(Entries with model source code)
>>
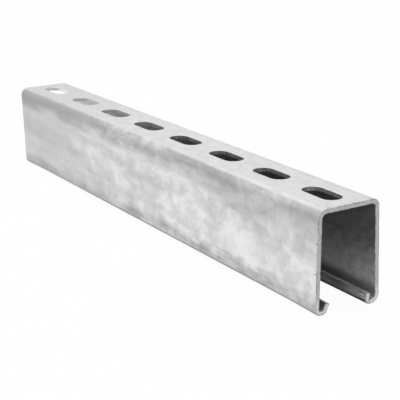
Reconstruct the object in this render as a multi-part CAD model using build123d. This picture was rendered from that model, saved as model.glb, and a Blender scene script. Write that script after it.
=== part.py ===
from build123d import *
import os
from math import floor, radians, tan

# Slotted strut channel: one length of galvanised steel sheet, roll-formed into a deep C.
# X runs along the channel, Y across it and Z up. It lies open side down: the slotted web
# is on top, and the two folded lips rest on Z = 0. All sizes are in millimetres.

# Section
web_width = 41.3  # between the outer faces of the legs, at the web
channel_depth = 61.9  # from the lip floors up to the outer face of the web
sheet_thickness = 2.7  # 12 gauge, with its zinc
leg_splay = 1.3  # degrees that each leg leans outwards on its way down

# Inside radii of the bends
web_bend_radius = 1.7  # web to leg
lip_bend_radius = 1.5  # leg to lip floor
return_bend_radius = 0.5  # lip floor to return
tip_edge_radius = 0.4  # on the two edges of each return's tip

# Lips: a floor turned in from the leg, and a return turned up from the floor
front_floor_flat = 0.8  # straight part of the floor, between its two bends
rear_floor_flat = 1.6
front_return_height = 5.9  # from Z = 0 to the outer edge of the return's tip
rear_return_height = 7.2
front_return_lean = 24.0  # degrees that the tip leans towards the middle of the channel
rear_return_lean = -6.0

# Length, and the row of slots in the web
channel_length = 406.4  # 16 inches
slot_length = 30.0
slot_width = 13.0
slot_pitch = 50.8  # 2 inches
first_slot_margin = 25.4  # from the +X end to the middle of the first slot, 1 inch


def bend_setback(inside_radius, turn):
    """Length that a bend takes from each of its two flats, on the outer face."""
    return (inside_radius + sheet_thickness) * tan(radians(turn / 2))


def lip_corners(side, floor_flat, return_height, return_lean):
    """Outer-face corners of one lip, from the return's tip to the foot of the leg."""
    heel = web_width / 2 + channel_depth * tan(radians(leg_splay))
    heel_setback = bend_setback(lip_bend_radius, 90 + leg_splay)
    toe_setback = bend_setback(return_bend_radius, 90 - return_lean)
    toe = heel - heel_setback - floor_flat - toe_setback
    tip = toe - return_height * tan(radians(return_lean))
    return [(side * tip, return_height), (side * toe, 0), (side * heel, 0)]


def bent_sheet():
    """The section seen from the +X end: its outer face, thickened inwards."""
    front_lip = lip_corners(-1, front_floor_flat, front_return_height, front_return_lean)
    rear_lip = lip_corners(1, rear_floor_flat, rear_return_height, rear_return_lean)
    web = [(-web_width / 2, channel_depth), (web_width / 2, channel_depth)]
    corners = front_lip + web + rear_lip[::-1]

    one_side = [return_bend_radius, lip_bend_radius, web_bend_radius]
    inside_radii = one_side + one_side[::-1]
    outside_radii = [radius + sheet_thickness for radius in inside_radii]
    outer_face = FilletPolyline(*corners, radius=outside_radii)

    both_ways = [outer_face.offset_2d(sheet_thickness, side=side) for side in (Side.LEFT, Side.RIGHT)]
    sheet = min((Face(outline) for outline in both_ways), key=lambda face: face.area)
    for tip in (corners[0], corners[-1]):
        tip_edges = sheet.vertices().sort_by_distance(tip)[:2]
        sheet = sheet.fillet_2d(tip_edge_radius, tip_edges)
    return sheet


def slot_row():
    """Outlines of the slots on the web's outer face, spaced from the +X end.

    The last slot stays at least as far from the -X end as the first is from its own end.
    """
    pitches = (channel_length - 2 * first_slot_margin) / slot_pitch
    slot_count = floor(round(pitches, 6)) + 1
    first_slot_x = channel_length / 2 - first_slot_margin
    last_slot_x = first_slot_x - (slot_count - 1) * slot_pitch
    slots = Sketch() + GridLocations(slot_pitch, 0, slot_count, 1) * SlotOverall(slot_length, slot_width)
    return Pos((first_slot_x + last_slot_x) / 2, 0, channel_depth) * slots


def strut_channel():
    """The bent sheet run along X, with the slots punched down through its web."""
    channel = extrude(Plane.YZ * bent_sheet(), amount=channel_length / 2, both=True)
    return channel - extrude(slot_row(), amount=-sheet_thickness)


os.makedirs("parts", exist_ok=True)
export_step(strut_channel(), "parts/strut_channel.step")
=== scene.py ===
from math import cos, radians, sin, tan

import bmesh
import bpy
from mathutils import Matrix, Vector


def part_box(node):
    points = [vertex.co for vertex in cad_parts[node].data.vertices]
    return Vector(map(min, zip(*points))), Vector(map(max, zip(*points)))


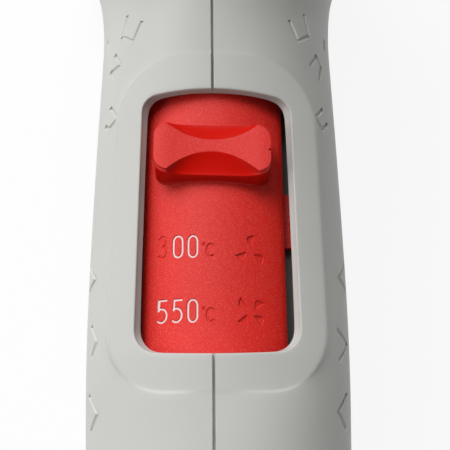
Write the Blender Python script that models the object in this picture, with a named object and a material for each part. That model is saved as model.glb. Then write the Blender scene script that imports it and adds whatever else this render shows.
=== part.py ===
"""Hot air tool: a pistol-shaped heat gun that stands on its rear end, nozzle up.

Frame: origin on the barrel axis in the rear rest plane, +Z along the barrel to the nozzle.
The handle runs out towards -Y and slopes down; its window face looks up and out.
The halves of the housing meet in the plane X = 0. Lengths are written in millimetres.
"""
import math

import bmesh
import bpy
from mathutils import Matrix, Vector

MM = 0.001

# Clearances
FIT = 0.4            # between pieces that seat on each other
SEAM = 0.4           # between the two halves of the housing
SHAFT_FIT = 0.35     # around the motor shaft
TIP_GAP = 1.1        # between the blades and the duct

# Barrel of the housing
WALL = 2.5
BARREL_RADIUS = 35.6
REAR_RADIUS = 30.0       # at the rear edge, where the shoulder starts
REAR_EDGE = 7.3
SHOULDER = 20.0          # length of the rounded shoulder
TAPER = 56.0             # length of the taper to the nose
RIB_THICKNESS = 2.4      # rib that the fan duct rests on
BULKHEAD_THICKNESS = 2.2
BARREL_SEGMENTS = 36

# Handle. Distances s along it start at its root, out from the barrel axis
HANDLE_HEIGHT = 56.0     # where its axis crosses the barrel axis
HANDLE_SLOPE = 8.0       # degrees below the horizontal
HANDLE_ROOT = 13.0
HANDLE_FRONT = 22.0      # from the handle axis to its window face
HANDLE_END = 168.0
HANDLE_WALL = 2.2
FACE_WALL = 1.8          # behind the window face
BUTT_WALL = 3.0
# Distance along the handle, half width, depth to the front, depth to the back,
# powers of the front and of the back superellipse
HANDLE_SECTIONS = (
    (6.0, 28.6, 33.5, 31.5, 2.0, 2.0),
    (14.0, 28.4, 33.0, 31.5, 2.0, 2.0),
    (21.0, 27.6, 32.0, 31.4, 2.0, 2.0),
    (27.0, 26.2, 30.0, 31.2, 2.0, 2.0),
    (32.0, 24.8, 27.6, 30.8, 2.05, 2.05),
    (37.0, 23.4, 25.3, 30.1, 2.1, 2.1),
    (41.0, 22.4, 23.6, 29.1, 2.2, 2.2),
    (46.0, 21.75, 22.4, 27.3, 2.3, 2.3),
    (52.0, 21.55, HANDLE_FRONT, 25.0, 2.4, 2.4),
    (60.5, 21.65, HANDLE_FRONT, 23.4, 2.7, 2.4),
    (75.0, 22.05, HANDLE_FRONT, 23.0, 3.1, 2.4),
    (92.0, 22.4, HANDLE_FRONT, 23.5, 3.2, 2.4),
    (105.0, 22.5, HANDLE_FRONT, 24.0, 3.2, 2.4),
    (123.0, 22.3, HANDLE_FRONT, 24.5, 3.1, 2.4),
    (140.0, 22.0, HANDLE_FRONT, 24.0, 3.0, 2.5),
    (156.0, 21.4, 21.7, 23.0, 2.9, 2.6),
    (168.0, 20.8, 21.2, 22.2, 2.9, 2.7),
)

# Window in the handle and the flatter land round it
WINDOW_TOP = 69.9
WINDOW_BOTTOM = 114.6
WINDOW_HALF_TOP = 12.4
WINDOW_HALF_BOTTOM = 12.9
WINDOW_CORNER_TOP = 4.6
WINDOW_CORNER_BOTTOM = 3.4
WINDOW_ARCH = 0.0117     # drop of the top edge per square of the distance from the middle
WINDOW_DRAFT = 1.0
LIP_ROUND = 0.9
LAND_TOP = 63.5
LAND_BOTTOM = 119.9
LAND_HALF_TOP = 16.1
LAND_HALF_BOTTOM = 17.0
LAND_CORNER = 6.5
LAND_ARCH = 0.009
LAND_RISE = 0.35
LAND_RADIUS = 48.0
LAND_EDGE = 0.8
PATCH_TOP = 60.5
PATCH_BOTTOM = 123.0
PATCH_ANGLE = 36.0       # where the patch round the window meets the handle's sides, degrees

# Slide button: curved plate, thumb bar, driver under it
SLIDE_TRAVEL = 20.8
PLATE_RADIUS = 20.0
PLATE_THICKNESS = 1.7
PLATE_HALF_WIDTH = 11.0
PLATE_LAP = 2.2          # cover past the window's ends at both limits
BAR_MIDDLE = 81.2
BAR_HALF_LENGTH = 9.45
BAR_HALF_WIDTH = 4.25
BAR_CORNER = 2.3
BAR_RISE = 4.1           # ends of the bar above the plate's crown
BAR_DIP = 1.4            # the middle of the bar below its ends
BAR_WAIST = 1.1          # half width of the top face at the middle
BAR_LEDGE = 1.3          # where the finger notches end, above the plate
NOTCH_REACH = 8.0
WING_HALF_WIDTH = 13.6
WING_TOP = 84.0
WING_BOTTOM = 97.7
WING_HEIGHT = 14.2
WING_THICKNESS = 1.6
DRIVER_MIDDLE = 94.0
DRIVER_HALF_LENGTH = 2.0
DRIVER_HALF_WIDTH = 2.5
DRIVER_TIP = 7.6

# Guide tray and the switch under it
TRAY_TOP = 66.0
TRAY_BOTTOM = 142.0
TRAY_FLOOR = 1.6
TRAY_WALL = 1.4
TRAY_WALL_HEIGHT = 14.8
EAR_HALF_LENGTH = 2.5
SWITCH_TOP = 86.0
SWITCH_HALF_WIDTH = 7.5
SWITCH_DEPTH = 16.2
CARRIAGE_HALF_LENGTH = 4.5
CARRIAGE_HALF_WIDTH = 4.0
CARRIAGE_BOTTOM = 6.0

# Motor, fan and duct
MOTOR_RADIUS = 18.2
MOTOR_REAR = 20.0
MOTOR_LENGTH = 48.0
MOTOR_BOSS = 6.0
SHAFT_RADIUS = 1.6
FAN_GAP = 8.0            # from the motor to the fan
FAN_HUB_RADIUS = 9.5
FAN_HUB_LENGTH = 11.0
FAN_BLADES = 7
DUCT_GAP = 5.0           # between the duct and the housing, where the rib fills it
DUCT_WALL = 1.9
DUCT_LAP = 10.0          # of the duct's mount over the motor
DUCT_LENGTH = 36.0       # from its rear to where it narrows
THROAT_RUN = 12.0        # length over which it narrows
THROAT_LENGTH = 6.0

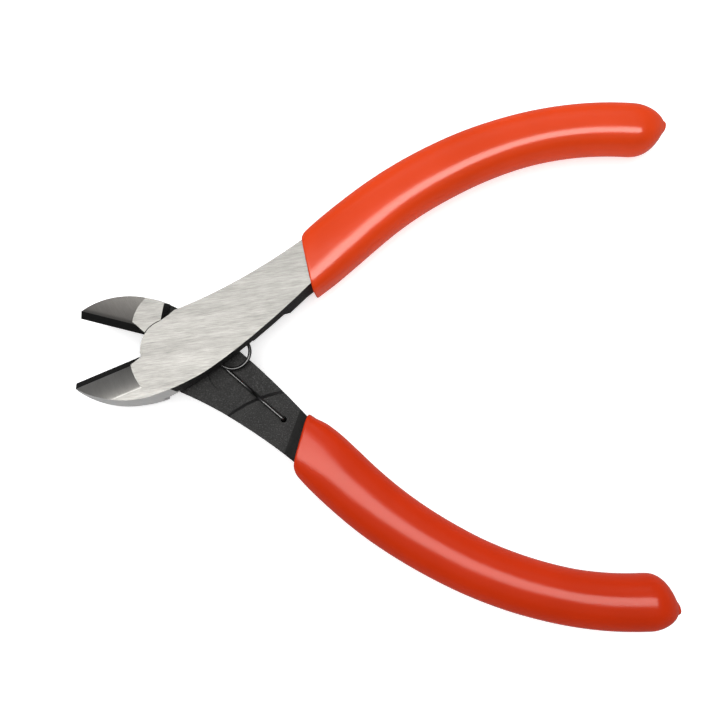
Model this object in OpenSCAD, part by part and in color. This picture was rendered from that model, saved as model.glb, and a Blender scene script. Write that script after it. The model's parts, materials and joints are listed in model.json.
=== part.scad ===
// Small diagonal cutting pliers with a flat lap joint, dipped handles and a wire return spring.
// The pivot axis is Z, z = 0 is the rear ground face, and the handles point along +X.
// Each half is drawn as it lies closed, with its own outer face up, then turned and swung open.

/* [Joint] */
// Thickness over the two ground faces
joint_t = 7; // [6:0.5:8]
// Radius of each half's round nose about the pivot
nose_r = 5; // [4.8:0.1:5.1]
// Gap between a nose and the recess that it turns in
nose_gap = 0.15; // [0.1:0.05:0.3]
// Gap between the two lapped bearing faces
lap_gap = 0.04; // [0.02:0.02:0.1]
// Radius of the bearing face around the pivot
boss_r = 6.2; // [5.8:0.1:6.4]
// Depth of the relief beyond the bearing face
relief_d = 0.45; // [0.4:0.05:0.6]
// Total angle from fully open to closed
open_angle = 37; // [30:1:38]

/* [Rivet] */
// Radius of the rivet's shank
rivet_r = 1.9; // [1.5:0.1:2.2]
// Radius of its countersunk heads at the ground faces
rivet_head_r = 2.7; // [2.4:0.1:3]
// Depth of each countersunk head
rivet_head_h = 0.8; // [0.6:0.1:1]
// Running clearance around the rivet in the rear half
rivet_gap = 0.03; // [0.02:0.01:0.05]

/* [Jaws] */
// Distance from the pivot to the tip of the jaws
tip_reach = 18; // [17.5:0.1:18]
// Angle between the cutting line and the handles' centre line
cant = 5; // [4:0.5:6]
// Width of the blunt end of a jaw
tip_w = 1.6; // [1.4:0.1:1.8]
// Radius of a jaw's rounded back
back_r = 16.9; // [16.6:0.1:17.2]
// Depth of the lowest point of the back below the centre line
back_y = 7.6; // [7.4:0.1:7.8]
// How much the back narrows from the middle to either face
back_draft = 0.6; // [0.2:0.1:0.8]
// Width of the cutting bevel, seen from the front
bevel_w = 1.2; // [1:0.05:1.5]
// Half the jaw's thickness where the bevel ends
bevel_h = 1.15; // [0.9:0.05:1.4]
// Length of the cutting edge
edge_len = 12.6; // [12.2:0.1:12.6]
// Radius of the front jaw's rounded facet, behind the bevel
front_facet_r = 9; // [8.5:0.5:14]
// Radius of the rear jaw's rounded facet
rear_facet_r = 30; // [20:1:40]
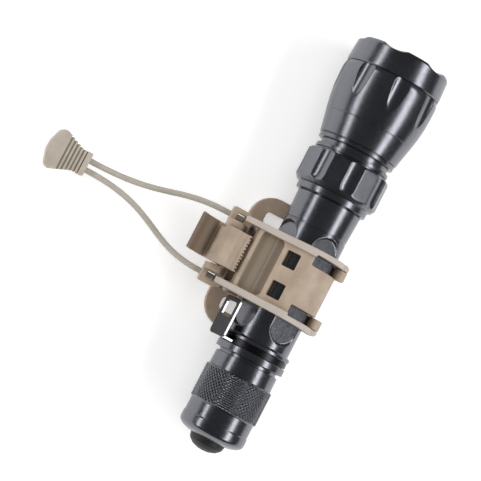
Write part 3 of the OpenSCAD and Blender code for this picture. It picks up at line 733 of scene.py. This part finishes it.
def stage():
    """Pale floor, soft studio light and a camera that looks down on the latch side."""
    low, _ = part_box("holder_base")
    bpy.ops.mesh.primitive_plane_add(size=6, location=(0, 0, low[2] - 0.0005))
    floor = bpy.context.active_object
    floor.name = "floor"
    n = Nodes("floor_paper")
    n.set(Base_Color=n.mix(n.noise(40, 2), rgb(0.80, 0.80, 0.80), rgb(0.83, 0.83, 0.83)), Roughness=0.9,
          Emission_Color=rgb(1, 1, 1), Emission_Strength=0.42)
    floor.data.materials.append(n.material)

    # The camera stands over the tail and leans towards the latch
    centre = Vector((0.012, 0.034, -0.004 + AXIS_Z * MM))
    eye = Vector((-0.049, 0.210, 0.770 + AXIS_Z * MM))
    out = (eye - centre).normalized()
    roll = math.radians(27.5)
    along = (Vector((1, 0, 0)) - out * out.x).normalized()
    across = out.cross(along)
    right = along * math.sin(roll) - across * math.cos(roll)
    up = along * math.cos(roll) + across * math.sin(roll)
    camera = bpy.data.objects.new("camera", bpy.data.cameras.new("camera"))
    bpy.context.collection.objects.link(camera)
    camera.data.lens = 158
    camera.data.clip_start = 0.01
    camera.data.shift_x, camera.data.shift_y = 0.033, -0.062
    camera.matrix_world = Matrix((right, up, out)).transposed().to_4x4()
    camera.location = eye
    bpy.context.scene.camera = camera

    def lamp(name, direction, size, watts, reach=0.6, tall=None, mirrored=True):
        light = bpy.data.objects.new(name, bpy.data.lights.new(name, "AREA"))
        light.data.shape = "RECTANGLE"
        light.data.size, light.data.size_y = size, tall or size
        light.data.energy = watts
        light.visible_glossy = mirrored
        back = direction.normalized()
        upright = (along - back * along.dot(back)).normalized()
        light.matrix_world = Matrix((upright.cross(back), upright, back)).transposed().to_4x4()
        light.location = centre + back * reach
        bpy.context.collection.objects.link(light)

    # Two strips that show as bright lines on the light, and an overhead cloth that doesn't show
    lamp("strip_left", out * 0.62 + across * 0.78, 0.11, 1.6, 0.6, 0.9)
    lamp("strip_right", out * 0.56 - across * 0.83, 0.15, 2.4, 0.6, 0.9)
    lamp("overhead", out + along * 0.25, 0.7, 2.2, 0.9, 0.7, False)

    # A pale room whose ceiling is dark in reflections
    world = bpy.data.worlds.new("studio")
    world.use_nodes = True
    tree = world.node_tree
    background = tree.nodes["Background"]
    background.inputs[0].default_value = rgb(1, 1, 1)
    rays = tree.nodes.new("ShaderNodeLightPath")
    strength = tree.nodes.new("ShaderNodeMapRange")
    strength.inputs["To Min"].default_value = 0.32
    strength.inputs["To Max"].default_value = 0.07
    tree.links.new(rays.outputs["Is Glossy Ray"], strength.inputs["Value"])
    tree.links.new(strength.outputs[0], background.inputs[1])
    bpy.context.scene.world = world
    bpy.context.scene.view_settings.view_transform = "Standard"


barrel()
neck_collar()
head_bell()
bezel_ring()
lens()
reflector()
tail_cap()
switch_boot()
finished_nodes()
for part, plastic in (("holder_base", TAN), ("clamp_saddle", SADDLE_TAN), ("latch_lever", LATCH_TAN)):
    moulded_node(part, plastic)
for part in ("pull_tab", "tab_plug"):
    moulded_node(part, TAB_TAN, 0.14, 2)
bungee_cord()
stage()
<<
| Task statement |
Repeat the entries above verbatim, but only from the line that has "Model this object" down to the line that has "rivet_gap = 0.03; // [0.02:0.01:0.05]", inclusive.

| Response |
Model this object in OpenSCAD, part by part and in color. This picture was rendered from that model, saved as model.glb, and a Blender scene script. Write that script after it. The model's parts, materials and joints are listed in model.json.
=== part.scad ===
// Small diagonal cutting pliers with a flat lap joint, dipped handles and a wire return spring.
// The pivot axis is Z, z = 0 is the rear ground face, and the handles point along +X.
// Each half is drawn as it lies closed, with its own outer face up, then turned and swung open.

/* [Joint] */
// Thickness over the two ground faces
joint_t = 7; // [6:0.5:8]
// Radius of each half's round nose about the pivot
nose_r = 5; // [4.8:0.1:5.1]
// Gap between a nose and the recess that it turns in
nose_gap = 0.15; // [0.1:0.05:0.3]
// Gap between the two lapped bearing faces
lap_gap = 0.04; // [0.02:0.02:0.1]
// Radius of the bearing face around the pivot
boss_r = 6.2; // [5.8:0.1:6.4]
// Depth of the relief beyond the bearing face
relief_d = 0.45; // [0.4:0.05:0.6]
// Total angle from fully open to closed
open_angle = 37; // [30:1:38]

/* [Rivet] */
// Radius of the rivet's shank
rivet_r = 1.9; // [1.5:0.1:2.2]
// Radius of its countersunk heads at the ground faces
rivet_head_r = 2.7; // [2.4:0.1:3]
// Depth of each countersunk head
rivet_head_h = 0.8; // [0.6:0.1:1]
// Running clearance around the rivet in the rear half
rivet_gap = 0.03; // [0.02:0.01:0.05]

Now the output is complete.